The idea of seeking spiritual enlightenment through the help of words or sentences is found more or less in many religions, but in Hinduism this subject forms a very distinctive feature. Hinduism, however, is a name for several types of religious beliefs and practices. The original source of most of these is, of course, the Vedas and so naturally even though in ideals and practices there are wide differences among the various sects, certain fundamental principles remain common to all. One of these is the technique of mantra.
That certain specific word-symbols applied to the worship and contemplation of God can afford remarkable help in our spiritual endeavor is a universal conviction. So in India meditation through word-symbols is not a matter of argument or reason. It is taken for granted. The spiritual aspirant who has received the necessary instructions from a competent teacher for the practice of a mantra is expected to have unshakeable faith in the mantra. Scriptures and teachers try to impress on the mind of seekers that the sacred word-symbols are not arbitrary compositions. They have been passed to generations from seers of God and have been tried and verified by many, many men and women through the ages. It is clear that for a person who has not got that background of faith, it is extremely difficult to take up the practice of mantra seriously.
The western student of Hinduism is acquainted with the word Om. It is one of the shortest yet most ancient and important word-symbols and is made up of three constituent letters: a, u, m, representing three primary sounds. The vowel “a” is the simplest of all sounds. It is produced from the throat merely by opening the mouth and may be rightly called the beginning of all sounds. The sound “m,” on the other hand, is pronounced by completely closing the lips. For no other letter is this necessary. So “m” may be called the “end” sound. In between the throat and the lips is the tongue, and one sound glides through this organ—that of the vowel “u.”
Briefly, then, these three letters (combined by a rule of Sanskrit grammar as “Om”) represent the entire technique of sound production. All possible sounds or words are indicated by the word Om. It is the essence of all words; as such, it is the symbol for all possible ideas. Pushed a step further, it is connected through these ideas with all possible segments of reality. The totality of existence is called Brahman in Hindu philosophy. Om, therefore, is called the symbol of Brahman. By the repetition and contemplation of Om the mind can be withdrawn from the distractions of the phenomenal universe and slowly ushered in to the realm of spiritual reality.

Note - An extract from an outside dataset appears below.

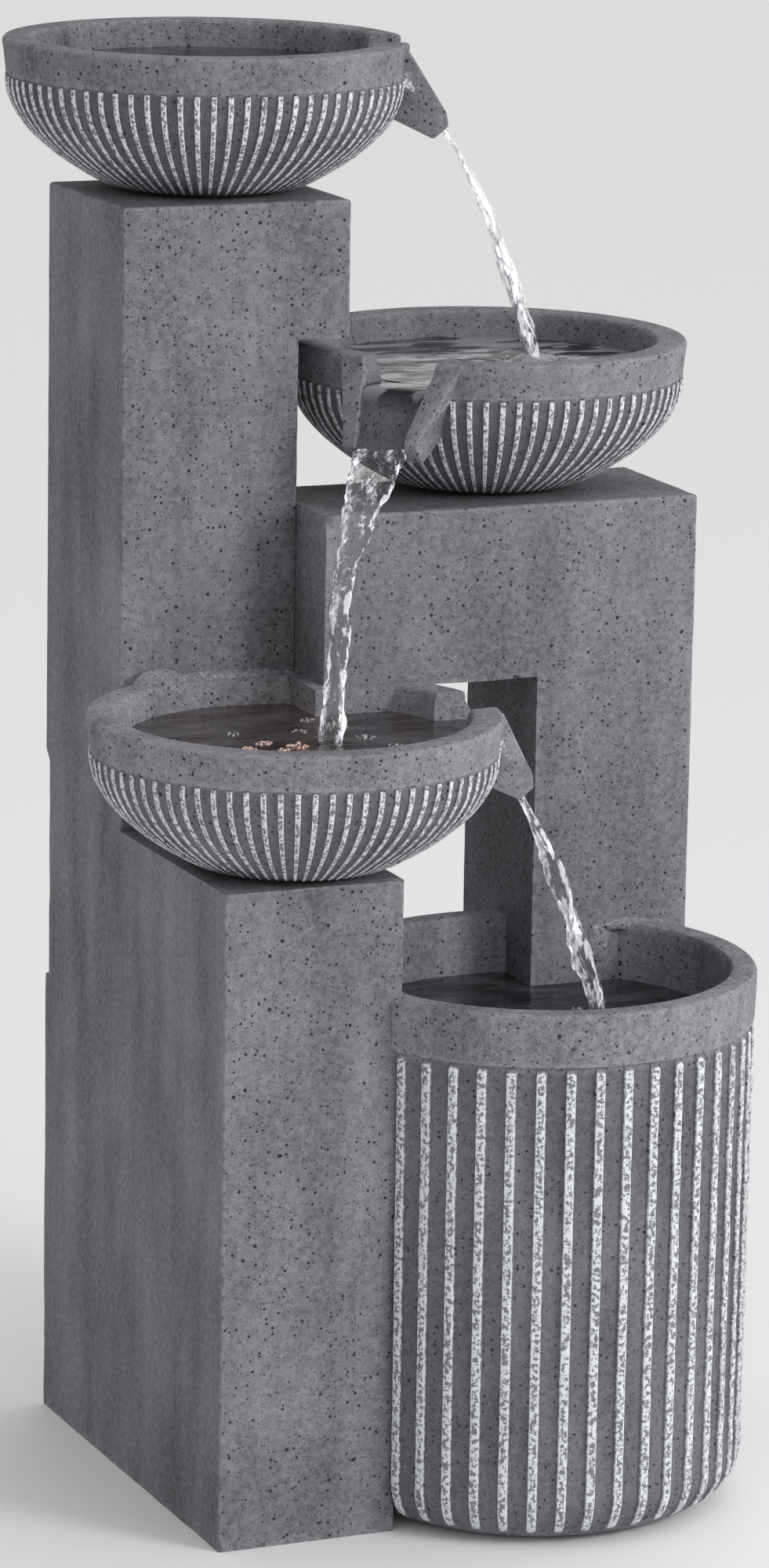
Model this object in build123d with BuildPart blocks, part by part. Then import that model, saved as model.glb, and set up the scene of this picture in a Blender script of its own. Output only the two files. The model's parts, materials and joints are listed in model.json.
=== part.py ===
from build123d import *
from math import pi, sqrt
import os

# Four-tier cascading bowl fountain, cast in hollow resin blocks.
# Millimetres. +Z is up, +X is the right of the front view, +Y runs to the back.
# The origin is the middle of the footprint's bounding box, on the ground.

os.makedirs("parts", exist_ok=True)

# ---------------------------------------------------------------- driving dimensions
WALL = 8.0                # cast wall of the blocks
ROOF = 10.0               # thicker cast top that carries a bowl
EDGE = 2.5                # softened casting edge

TOWER_LEFT = -190.0       # one flat left face from front to back
TOWER_WIDTH = 134.0
HEAD_WIDTH = 173.0        # the column's wider head, above the notch
COLUMN_FRONT = 31.0
COLUMN_BACK = 184.0
BACK_WALL = 18.0          # rear wall, deep enough for the panel recess
BLOCK_FRONT = -174.0
COLUMN_TOP = 922.0
NOTCH_Z = 823.0
BLOCK_TOP = 475.0
TOWER_RIGHT = TOWER_LEFT + TOWER_WIDTH
HEAD_RIGHT = TOWER_LEFT + HEAD_WIDTH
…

Hinduism advocates both the notions of God—personal and impersonal. The personal God, again, may be worshipped through various forms. Each form bears a name and emphasizes some particular aspect of God. Corresponding to these different names and forms of God there are different “mantras.” Usually the mantra consists of the name of the particular form of the Deity, either explicitly or cryptically, plus one or two or more sacred key words which are technically called “bija,” seed.

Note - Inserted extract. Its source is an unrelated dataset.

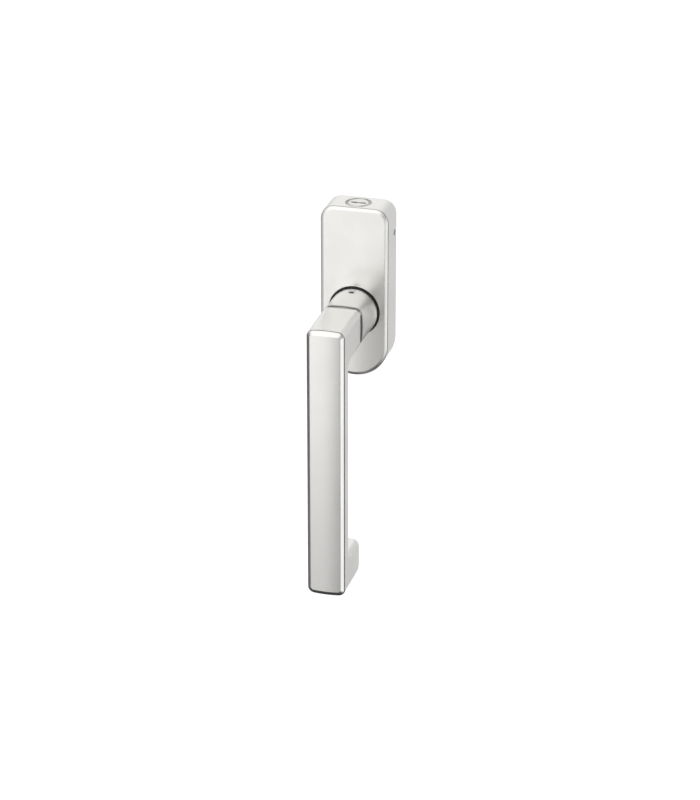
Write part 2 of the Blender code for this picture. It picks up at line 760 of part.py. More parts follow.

Sometimes a word expressing adoration is added. Very often Om occurs in the composition, preceding, as a rule, the name of the Deity. As an illustration, we can mention a simple mantra, “Om Namah Shivaya,” which can be translated as “Om Salutation to Shiva.” This mantra does not contain any key word or “seed.” Now this simple sentence of three words is not just a literary construction expressing the obeisance of a devotee to the God Shiva. As a mantra its power and efficacy can only be felt when it is put into action, in the same manner as you understand what exactly a tool can do, not when it is lying idle in the toolbox, but when you have actually used it in the required work.
An aspirant with faith, earnestness, patience and perseverance, after receiving this mantra from the guru, will go on repeating it according to the specified instructions at the regular times of prayer every day. He or she must not expect any spectacular result within a short time. Much depends upon that person’s own preparedness. Some cardinal moral virtues are essential.

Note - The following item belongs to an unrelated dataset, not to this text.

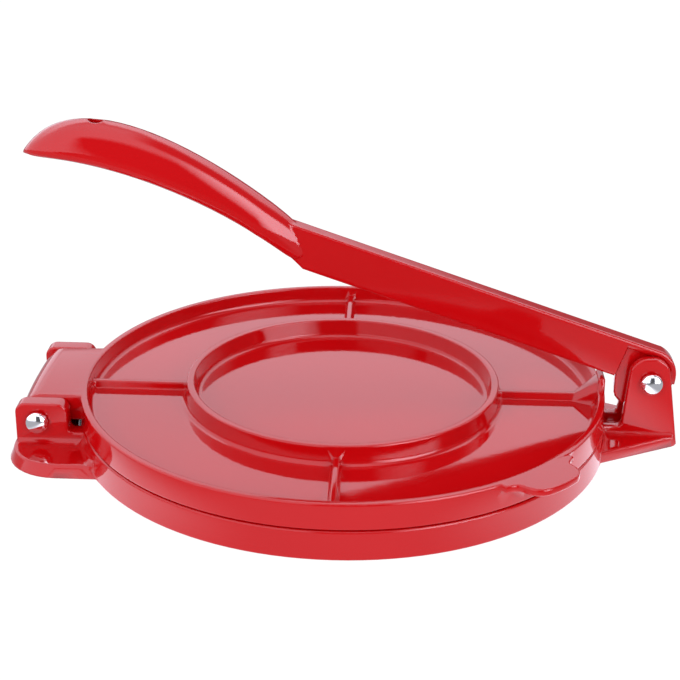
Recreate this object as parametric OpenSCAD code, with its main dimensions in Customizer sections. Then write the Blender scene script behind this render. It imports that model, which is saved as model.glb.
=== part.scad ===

Slowly but surely the mantra will begin to unfold its latent power in the same way as a seed in the ground under proper conditions of moisture and temperature gradually opens out, sprouts, and grows into a plant. The first transformation will be noticed in the harmonizing of breath, quietening of the limbs, and a soothing of the nerves. Dormant creative energy is then released in a very fine form which is automatically directed to the opening up of hidden chambers of mind. From those chambers emerge subtle spiritual ideas which could never have been known when the mind was under delusion and distractions. In this particular case the aspirant will experience ideas relating to the “Shiva” aspect of God. Ideas corresponding to “Om” and “Namah” parts of the mantra will also come forth.
These ideas are not intellectual constructions. They are spontaneously revealed forms of the higher mind. These ideas bring flashes of spiritual insight, great composure, and a feeling of deep and pure joy. They lift the personality to a different world. They have an abundant power of changing the very make-up of the ignorant mind. Old sense-bound attitudes give way to new spiritual attitudes and values.
Finally, the realm of spiritual ideas merges into tangible spiritual reality. The aspirant experiences vision of God as his Chosen Deity Shiva. “The fetters of the heart are broken, all doubts are resolved and all works cease to bear fruit when He is beheld” (Mundaka Upanishad 2:2:8).
What is true of the mantra of Shiva is also true of other mantras centered in other forms and aspects of God. For the Hindu, God is one but approaches to him may be without number. A devotee is sure to reach spiritual perfection whatever path he or she follows, provided the person fulfills the requisite conditions of spiritual practice.
A person who does not like to contemplate on God with form may also take help of word-symbols. For this individual the mantra should represent the impersonal aspect of God. Fortunately there are many such mantras known from the ancient times of the Upanishads. The teacher will prescribe which among them will best suit a particular aspirant. Even for a strictly Advaitic student who does not care for an objective God, the help of the word-symbol is available. That person’s mantra will pertain to the truth of our true Self, the Atman. The technique of meditation through word-symbols is more or less the same in every case.
The word-symbol is surely a very valuable treasure to the spiritual aspirant. To the aspirant it is not an inanimate structure of letters but a living companion, friend and guide, ever ready to help him or her to reap the blessings of spiritual experience. No wonder that the word-symbol is sometimes looked upon as identical with the Godhead it represents!